Keberuntungan di Paris: Debut Alwi Farhan di Kejuaraan Dunia BWF 2025 Usai Mundurnya Viktor Axelsen, Misi Mengulang Emas Tunggal Putra Indonesia
Ludus01

LUDUS - Kabar itu datang dari Denmark, dari seorang juara dunia yang sudah terbiasa berdiri di puncak podium. Viktor Axelsen, peraih emas Olimpiade Tokyo 2020, raksasa bulutangkis tunggal putra, mengumumkan bahwa ia tak akan ikut bertarung di Kejuaraan Dunia Bulutangkis 2025 yang digelar 25–31 Agustus di Paris, Prancis. Lewat unggahan singkat di media sosial, juara dunia 2017 dan 2022 ini, mengakui tubuhnya masih butuh waktu untuk pulih, punggungnya baru saja dioperasi pada April lalu. Satu kalimat ringkas dari sang juara, cukup untuk menutup pintu ke ajang terbesar musim ini.

Foto/olympic.com
Keputusan itu membuka jalan bagi satu nama muda dari Indonesia. Alwi Farhan, yang selama ini menempati urutan pertama daftar tunggu, menerima kabar gembira pada Jumat (8/8) siang. Undangan resmi pun mendarat, memastikan ia akan mengawali debut di panggung Kejuaraan Dunia, sebuah kesempatan yang datang cepat, mungkin lebih cepat dari yang ia bayangkan.

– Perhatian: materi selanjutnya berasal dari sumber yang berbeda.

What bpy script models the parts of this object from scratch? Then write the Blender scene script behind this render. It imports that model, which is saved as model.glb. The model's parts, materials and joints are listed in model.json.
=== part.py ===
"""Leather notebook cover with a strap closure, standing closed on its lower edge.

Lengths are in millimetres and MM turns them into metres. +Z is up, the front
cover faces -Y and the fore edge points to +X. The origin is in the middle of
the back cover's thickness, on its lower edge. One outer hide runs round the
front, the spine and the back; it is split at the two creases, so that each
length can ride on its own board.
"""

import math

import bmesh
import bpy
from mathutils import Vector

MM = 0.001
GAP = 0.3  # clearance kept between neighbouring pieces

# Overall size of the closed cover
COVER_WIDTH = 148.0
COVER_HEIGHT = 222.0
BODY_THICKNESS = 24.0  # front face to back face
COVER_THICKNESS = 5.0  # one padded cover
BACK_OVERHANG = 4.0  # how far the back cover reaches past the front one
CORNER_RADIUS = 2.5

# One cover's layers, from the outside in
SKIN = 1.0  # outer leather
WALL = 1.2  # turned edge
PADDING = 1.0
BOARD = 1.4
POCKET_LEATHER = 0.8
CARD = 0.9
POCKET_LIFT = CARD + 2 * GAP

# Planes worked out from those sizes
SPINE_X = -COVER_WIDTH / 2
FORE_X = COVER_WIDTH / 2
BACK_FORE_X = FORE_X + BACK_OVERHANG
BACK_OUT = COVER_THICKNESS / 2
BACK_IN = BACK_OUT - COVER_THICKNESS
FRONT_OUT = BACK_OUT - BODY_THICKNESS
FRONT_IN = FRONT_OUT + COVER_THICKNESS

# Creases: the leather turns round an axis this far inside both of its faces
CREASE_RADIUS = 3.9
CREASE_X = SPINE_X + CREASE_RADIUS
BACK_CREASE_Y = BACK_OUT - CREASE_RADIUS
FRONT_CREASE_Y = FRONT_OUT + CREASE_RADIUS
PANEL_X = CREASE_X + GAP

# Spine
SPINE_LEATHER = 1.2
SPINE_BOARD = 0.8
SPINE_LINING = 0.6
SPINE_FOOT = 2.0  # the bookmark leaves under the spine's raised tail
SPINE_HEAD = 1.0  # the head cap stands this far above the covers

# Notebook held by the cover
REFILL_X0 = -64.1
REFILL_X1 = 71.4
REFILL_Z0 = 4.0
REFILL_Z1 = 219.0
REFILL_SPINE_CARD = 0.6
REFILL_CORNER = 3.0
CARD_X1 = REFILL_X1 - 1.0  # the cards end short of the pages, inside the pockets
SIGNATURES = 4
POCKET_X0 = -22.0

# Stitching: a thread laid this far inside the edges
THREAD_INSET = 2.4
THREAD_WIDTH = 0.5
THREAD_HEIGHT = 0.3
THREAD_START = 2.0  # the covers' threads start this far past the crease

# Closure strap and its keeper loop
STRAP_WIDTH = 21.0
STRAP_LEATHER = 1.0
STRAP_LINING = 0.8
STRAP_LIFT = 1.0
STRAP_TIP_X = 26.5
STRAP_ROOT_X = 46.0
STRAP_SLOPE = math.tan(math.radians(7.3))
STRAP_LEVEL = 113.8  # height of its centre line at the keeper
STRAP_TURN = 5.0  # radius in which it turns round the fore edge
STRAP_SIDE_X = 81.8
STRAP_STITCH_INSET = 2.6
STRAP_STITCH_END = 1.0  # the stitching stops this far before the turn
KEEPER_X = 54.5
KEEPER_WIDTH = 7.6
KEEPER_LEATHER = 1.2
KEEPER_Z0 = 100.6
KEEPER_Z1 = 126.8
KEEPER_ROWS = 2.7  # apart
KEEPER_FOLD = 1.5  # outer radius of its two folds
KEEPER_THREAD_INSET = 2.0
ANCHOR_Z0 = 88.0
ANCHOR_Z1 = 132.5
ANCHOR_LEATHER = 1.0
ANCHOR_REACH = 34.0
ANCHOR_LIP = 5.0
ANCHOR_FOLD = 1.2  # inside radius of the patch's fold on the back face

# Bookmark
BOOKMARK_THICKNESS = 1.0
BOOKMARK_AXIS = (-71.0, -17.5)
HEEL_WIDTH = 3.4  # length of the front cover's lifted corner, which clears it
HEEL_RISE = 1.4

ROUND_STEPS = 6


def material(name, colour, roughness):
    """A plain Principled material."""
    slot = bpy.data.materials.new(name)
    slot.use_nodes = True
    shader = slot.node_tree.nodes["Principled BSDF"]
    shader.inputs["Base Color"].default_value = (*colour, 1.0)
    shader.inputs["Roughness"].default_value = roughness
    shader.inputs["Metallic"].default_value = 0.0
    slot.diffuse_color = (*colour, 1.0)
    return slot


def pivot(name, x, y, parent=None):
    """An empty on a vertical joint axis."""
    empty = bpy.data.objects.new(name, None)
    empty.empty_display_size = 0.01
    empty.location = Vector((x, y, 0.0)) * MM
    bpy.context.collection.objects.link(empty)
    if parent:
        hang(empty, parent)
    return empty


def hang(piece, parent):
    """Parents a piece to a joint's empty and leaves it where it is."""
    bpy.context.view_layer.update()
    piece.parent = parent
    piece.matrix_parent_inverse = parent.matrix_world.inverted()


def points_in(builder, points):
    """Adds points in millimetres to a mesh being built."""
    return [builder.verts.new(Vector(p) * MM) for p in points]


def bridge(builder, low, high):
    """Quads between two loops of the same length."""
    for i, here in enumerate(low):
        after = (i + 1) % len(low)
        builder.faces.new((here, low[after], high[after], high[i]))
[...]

“Alhamdulillah bersyukur dan sangat senang, tidak menyangka bisa bermain di Kejuaraan Dunia,” kata Alwi, nada suaranya diwarnai antara tak percaya dan bersemangat. “Excited karena pertama kali, tapi tetap semua perasaannya harus dikontrol. Saya akan memaksimalkan kesempatan ini, mengambil pengalaman sebanyak-banyaknya.”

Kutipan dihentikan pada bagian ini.